We must both let that theoretic horror of debt dominate our practice in money matters, and also expand our idea of 'debts.' According to Christ's teaching, the priest and Levite did not pay their debt to their Samaritan neighbour, because they thought him a stranger with no claim on them. Dives ignored his rich man's debt to Lazarus. Of those who are to appear on the left hand of Christ's judgement-seat, each will be condemned because he never realized his debt to Christ in the persons of all those who had needs to which he might have ministered. St. Paul, as an apostle, acknowledged his debt to all the Gentile world[[1]], and we members of a church, catholic in idea, but as yet so far from catholic in fact—we Englishmen, members of an imperial and spreading race, responsible for the name of Christ all over the world—have a portentous and lamentably unfulfilled debt to the races of Africa and India, and to the whole world.

We can all think of manifold debts—to the lonely whom we might visit, the misunderstood whom we might sympathize with, the ignorant whom we might teach, the weak and oppressed whom we might support and combine, the sinful whom we might convert and establish in good living; so many debts to family and friends; so many debts to Englishmen and fellow Christians, to Africans and Asiatics. Is it not bewildering even to attempt to realize our debts? And yet, let a man make a beginning, and all will be well. Let him steadily set himself to behave towards those whom he employs or those who employ him, towards his domestic servants or his masters, towards railway porters and shop assistants and others who minister to his convenience, as being men and women with the same right to courteous treatment, and to a real opportunity to make the best of themselves, as he has himself; let him steadily refuse to 'exploit' those immediately concerned with him, or treat them as merely means to his ends or instruments of his convenience; let him thus realize his debts to his nearest 'neighbours,' and the whole idea of humanity, of brotherhood, will be deepened and made real to him.
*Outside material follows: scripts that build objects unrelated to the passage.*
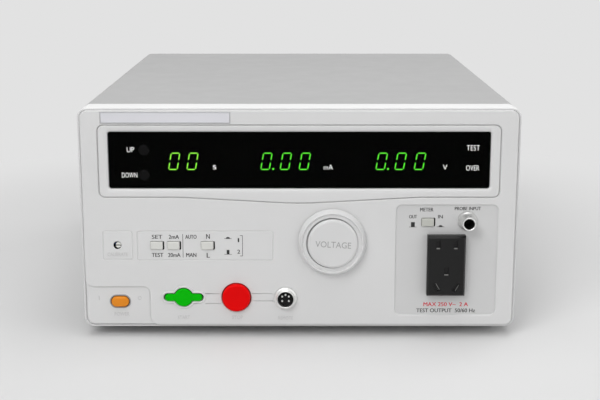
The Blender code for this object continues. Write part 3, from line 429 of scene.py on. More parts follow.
def buildMetal():
    # Turned, plated or rolled metal: streaks along one way, cloudy stains and rubbed edges
    group, given = newGroup("metalFinish", {
        "Color": (0.6, 0.6, 0.6, 1),
        "Stain Color": (0.4, 0.4, 0.4, 1),
        "Streak Scale": 900.0,
        "Roughness": 0.3,
        "Edge Wear": 0.4,
    })
    streak = noise(group, given["Streak Scale"], 3, (1, 0.04, 1))
    cloud = ranged(group, noise(group, 90, 5), 0.45, 0.75, 0.0, 0.6)
    color = mixed(group, cloud, given["Color"], given["Stain Color"])
    color = shaded(group, color, spread(group, streak, 0.9, 1.08))
    mask = edgeMask(group, 0.0004, given["Edge Wear"])
    color = mixed(group, mask, color, (0.85, 0.85, 0.84, 1))
    gloss = maths(group, "ADD", given["Roughness"], spread(group, streak, -0.07, 0.1))
    return putOut(group, color, gloss, streak)


def buildBanded():
    # Stacked sheets, wire turns or tape: even bands along one way, with thin dark gaps
    group, given = newGroup("bandedFinish", {
        "Color": (0.5, 0.3, 0.1, 1),
        "Gap Color": (0.1, 0.05, 0.02, 1),
        "Bands": 300.0,
        "Roughness": 0.4,
    })
    links = {"Vector": objectSpot(group), "Scale": given["Bands"], "Distortion": 0.4, "Detail Scale": 6.0}
    wave = node(group, "ShaderNodeTexWave", links, bands_direction="DIAGONAL").outputs["Fac"]
    gap = ranged(group, wave, 0.0, 0.25, 1.0, 0.0)
    color = mixed(group, gap, given["Color"], given["Gap Color"])
    color = shaded(group, color, spread(group, noise(group, 120, 3), 0.85, 1.12))
    gloss = maths(group, "ADD", given["Roughness"], ranged(group, wave, 0, 1, 0.12, -0.05))
    return putOut(group, color, gloss, wave)


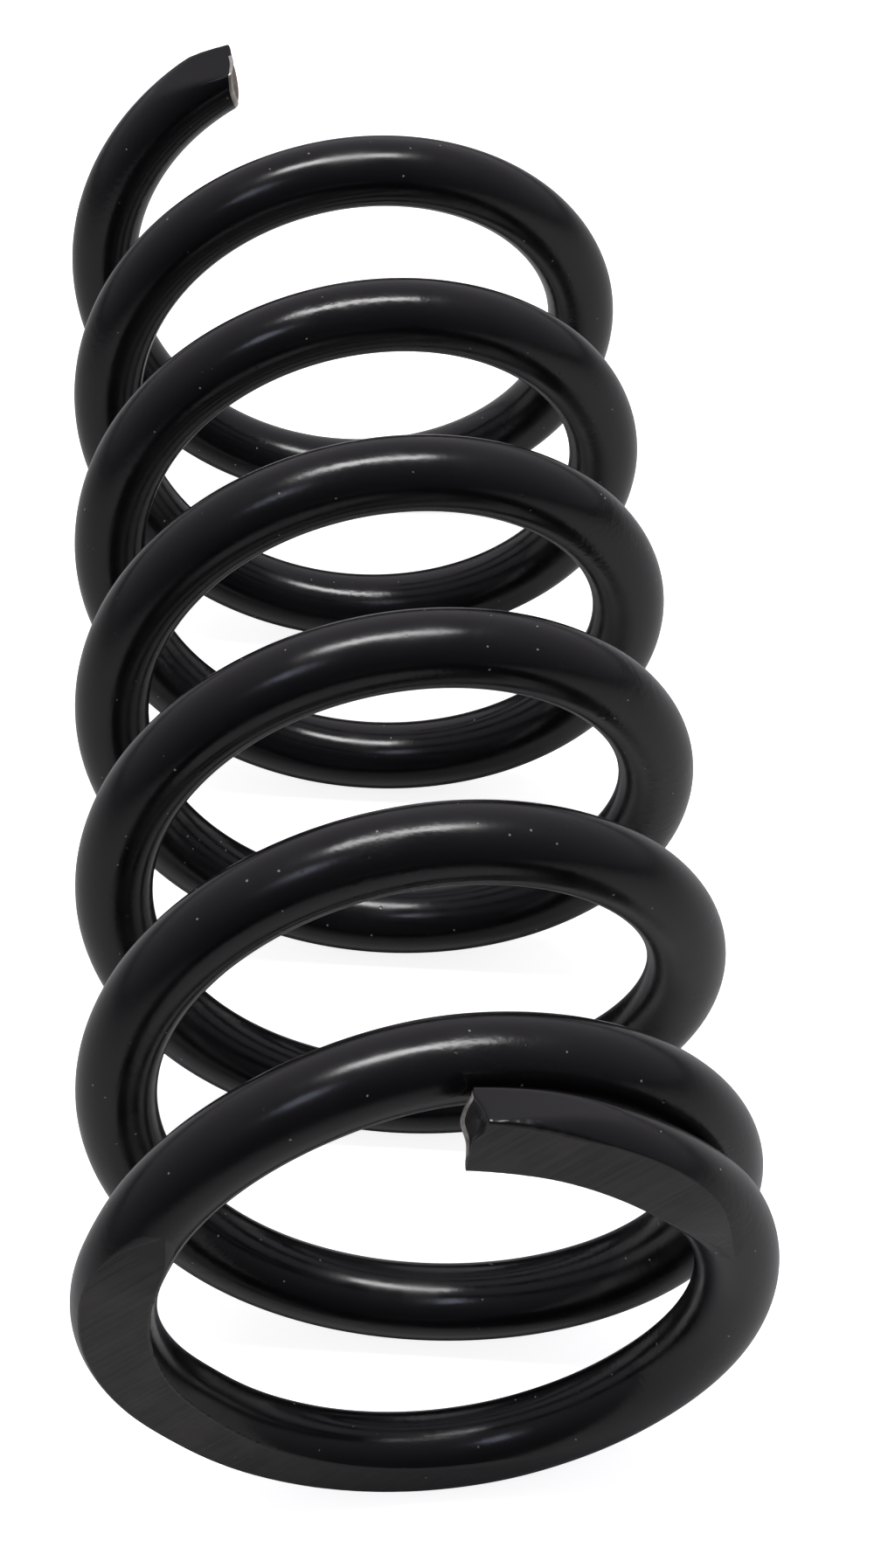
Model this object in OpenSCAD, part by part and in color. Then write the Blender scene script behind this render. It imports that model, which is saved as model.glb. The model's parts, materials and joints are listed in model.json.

Serving the few, he will come to serve the many. His prayers will go before his actions, and enlarge their scope. He will get a habit of considerateness and thoughtfulness for others, as belonging to Christ, which will express itself habitually towards all, and especially the weak. His 'neighbour' will come to mean, as in our Lord's parable and in St. Paul's expression in this place, any 'other man[[2]].' And in our days when the old personal relations of masters to workers have been so largely merged in the relation of companies to unions or to men and women in masses, we shall never allow ourselves to forget that combinations are combinations of individuals, and that neither individual responsibility, nor responsibility for the individual, can be obliterated by union or by numbers.

St. Paul, we notice, is here plainly reproducing our Lord's saying about love and the law[[3]]; and he would seem to have the teaching of the parable about the Good Samaritan in his mind; as in the previous section the saying 'Render unto Caesar the things that are Caesar's,' and in the end of the preceding one (xii. 14, 19) the prohibition of vengeance and the injunction of love to enemies in the Sermon on the Mount. St. Paul's ethical teaching is in fact found to be throughout based on our Lord's, whether our Lord's words were with him in a written form or came to him simply in the oral tradition.

And we do well to remember, as we read this familiar passage, that here is the centre and kernel of Christianity. It is the revelation of a new and universal duty, based on a revealed relationship of all men to a common Father: the duty which lies upon all men of loving all men, because God loves all men with a father's love, or rather because God is love, and only by the life of love can we share His fellowship[[4]]. The Christian 'enthusiasm for humanity' has thus its roots in a disclosure of the character of God, and of His mind towards every man.

[[1]] Rom. i. 14.

[[2]] ver. 8, 'his neighbours': margin, 'the other.'

[[3]] Matt. xxii. 40; cf. Gal. v. 14, and James ii. 8.

[[4]] It has been commonly said that Christianity almost created a new word to express the new duty. But this now appears not to be strictly the case. Agape, love, is a word unknown indeed to classical writers, but it is found in the popular speech of Alexandria in the second century B.C. See Deissmann, Bibelstudien (Marburg, 1895), p. 80. (I was referred to this work by Dr. Bernard, Pastoral Epistles, p. 24.) Hence, i.e. from the popular speech of Greek Egypt, it passed into the Greek Bible and so into Christianity.